The agreement was updated on January 22, 2018, and refers back to the privacy policy on 2K’s website, last updated in May during the height of the Red Shell crisis. Red Shell was an ad-tracker built into several games including Civilization VI, The Elder Scrolls Online, Conan Exiles, Hunt: Showdown. The tool was installed alongside the game and collected various information from the player’s system, including OS, browser version number, and IP address. This data would then be used to analyze how effective the game’s advertising had been, letting studios measure how convincing their marketing campaigns had been. Following severe fan backlash, the tool was removed from many of these titles, including Civ VI. In another badly-thought out move, Red Shell also shared its name with an old piece of malware.
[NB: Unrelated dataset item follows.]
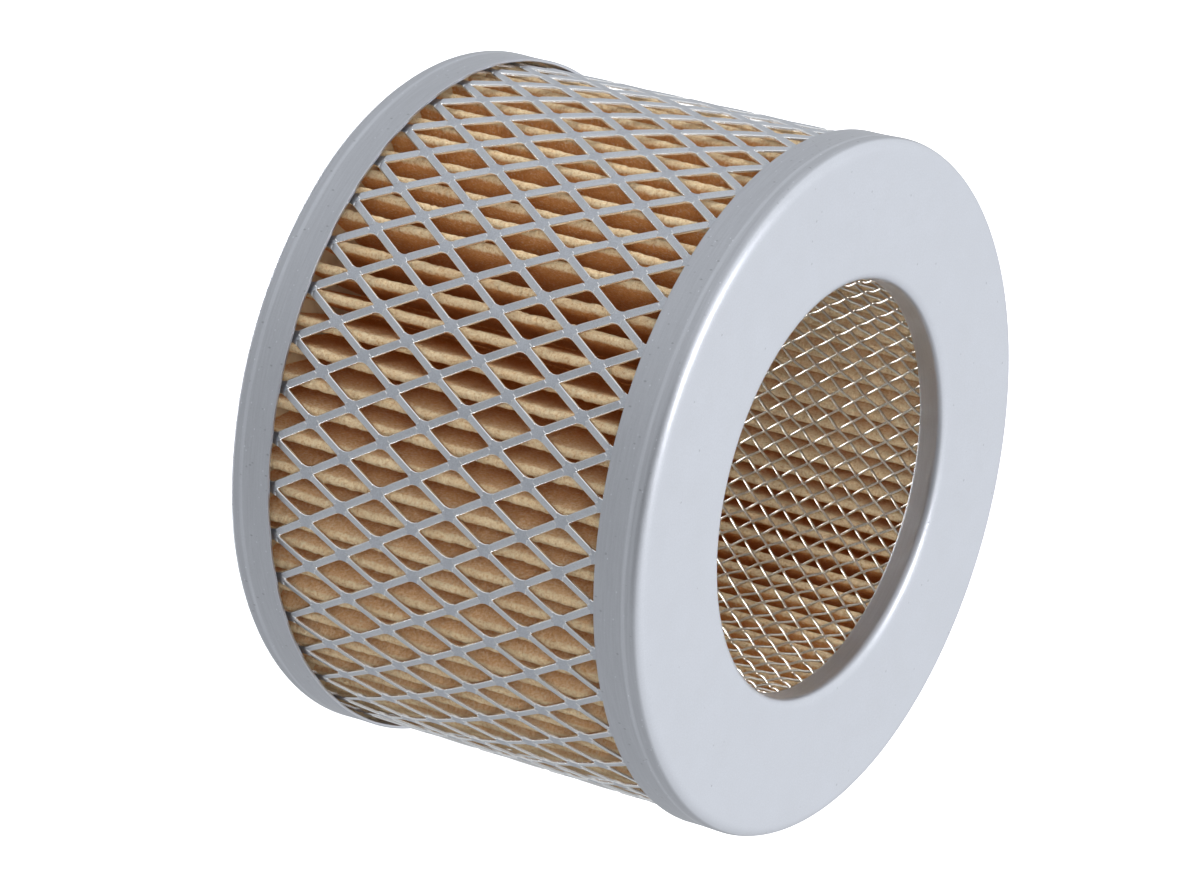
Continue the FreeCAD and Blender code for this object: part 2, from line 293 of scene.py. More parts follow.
def cap_section():
    """Closed half section of the front cap, from the rim's sheared edge round to itself."""
    edge = SHEARED_EDGE_RADIUS
    rim_inside = CAP_RADIUS - SHEET_THICKNESS
    neck_outside = BORE_RADIUS + SHEET_THICKNESS
    neck_end = FRONT_FACE - NECK_DEPTH
    rim_bend = (CAP_RADIUS - RIM_BEND_RADIUS, FRONT_FACE - RIM_BEND_RADIUS)
    neck_bend = (BORE_RADIUS + NECK_BEND_RADIUS, FRONT_FACE - NECK_BEND_RADIUS)
    section = arc_points((rim_inside + edge, RIM_END + edge), edge, -2, -1, SHEARED_EDGE_STEPS)
    section += arc_points((CAP_RADIUS - edge, RIM_END + edge), edge, -1, 0, SHEARED_EDGE_STEPS)
    section += line_points((CAP_RADIUS, RIM_END + edge), (CAP_RADIUS, rim_bend[1]), RIM_WALL_STEPS)
    section += arc_points(rim_bend, RIM_BEND_RADIUS, 0, 1, BEND_STEPS)
    section += line_points((rim_bend[0], FRONT_FACE), (neck_bend[0], FRONT_FACE), FACE_STEPS)
    section += arc_points(neck_bend, NECK_BEND_RADIUS, 1, 2, BEND_STEPS)
    section += line_points((BORE_RADIUS, neck_bend[1]), (BORE_RADIUS, neck_end + edge), NECK_WALL_STEPS)
    section += arc_points((BORE_RADIUS + edge, neck_end + edge), edge, 2, 3, SHEARED_EDGE_STEPS)
    section += arc_points((neck_outside - edge, neck_end + edge), edge, 3, 4, SHEARED_EDGE_STEPS)
    section += arc_points(neck_bend, NECK_BEND_RADIUS - SHEET_THICKNESS, 2, 1, INSIDE_BEND_STEPS)
    section += arc_points(rim_bend, RIM_BEND_RADIUS - SHEET_THICKNESS, 1, 0, INSIDE_BEND_STEPS)
    return np.array(section)


def end_cap_points(seed):
    """Points of the front cap: its section turned round, with the marks that pressing leaves.

    The rim has a groove just below its bend, a slight waist and a ripple that grows towards its end. The
    face sinks in a little.
    """
    random = np.random.default_rng(seed)
    section = cap_section()
    angle = np.arange(CAP_SEGMENTS) / CAP_SEGMENTS * FULL_TURN
    radius, level = section[:, :1], section[:, 1:]
    below_bend = FRONT_FACE - RIM_BEND_RADIUS - level
    wall_length = FRONT_FACE - RIM_BEND_RADIUS - RIM_END
    on_rim = (radius > CAP_RADIUS - MARKED_RIM_THICKNESS) & (below_bend > -MARKED_RIM_ABOVE_BEND)
    down_wall = np.clip(below_bend / wall_length, 0, 1)
    groove = GROOVE_DEPTH * np.exp(-((below_bend - GROOVE_BELOW_BEND) / GROOVE_SPREAD) ** 2)
    groove = groove * (radius > CAP_RADIUS - GROOVED_SKIN)
    waist = RIM_WAIST * np.sin(down_wall * math.pi)
    ripple = RIM_RIPPLE * (2 + closed_wave(random, CAP_SEGMENTS, 9)) * down_wall
    inward = on_rim * (groove + waist + ripple)
    face_share = (radius - BORE_RADIUS) / (CAP_RADIUS - BORE_RADIUS)
    from_ends = np.minimum(face_share - FACE_DISH_START, FACE_DISH_END - face_share)
    on_face = np.clip(from_ends / FACE_DISH_BLEND, 0, 1)
    dish = FACE_DISH * on_face * (2 + closed_wave(random, CAP_SEGMENTS, 5))
    return cylinder_points(radius - inward, angle, level - dish)


def add_end_caps(material):
    """The two pressings: the same section, with different small waves."""
    faces = grid_faces(len(cap_section()), CAP_SEGMENTS, close_rows=True, close_columns=True)
    new_piece("front_end_cap_sheet", end_cap_points(seed=5), faces, material, "front_end_cap")
    rear_points = mirrored_to_rear(end_cap_points(seed=11))
    new_piece("rear_end_cap_sheet", rear_points, faces, material, "rear_end_cap")


# ---------------------------------------------------------------- expanded-metal jacket


def diamond_quarter():
    """A quarter of one diamond, from its tip along the axis to its side, as points (across, along).

    Gives the middle line of the strand, the edge of the opening, and how much of the strand's twist each
    point has.
    """
    half_width = math.pi * JACKET_RADIUS / DIAMONDS_AROUND
    slope = math.atan2(half_width, DIAMOND_ROW_PITCH)
    open_width = half_width - STRAND_WIDTH / 2 / math.cos(slope)
    open_length = DIAMOND_ROW_PITCH - STRAND_WIDTH / 2 / math.sin(slope)
    corner = math.atan2(open_length, open_width)
    tangent = DIAMOND_SIDE_ROUNDING / math.tan(corner)
    arc_centre = open_width - DIAMOND_SIDE_ROUNDING / math.sin(corner)
    bend = np.array([open_width - tangent * math.cos(corner), tangent * math.sin(corner)])

    before, after = STRAND_CREASE
    half = np.array([0, before / 2, before, after, STRAND_MIDDLE_POINT])
    share = np.concatenate([half, [0.5], 1 - half[::-1]])[:, None]
    middle = (1 - share) * (0, DIAMOND_ROW_PITCH) + share * (half_width, 0)
    straight_share = np.interp(share, (0, after, 1 - after), (0, OPENING_START_SHARE, 1))
    straight = (1 - straight_share) * (0, open_length) + straight_share * bend
    turn = math.atan2(bend[1], bend[0] - arc_centre) * np.clip((1 - share) / after, 0, 1)
    rounded = np.concatenate([np.cos(turn), np.sin(turn)], axis=1) * DIAMOND_SIDE_ROUNDING
    edge = np.where(share > 1 - after, rounded + (arc_centre, 0), straight)
    from_end = np.minimum(share, 1 - share)
    twist = np.clip((from_end - before) / (after - before), 0, 1)
    return middle, edge, twist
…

While the software did not run code outside of the games it was bundled with, that was, rightly so, enough to bring a massive controversy down upon them. Until this change was made, Civilization VI had proven to be just as popular as its predecessors, with many of those now protesting the agreement being Civilization veterans, with hundreds or thousands of hours in-game to their name.

Via trustedreviews.com

Developers and publishers overstepping their boundaries is far from a new occurrence. In the mid-00s, DRM software Starforce (not to be confused with Space Force), installed its own device driver onto the user’s PC, which was generally not uninstalled when the game was. Players and critics accused the software of causing system instability and crashes. Gradually, the software fell out of favor with publishers, due, in a large part, to the controversy that surrounded it.

While developers should be allowed to collect some information to help make their game better, there needs to be a limit placed upon the amount and depth of such data that is collected. The publisher has no justifiable reason to want to collect your geolocation data, or system information. This cannot be seen as anything more than an invasion of privacy, and should be removed by 2K.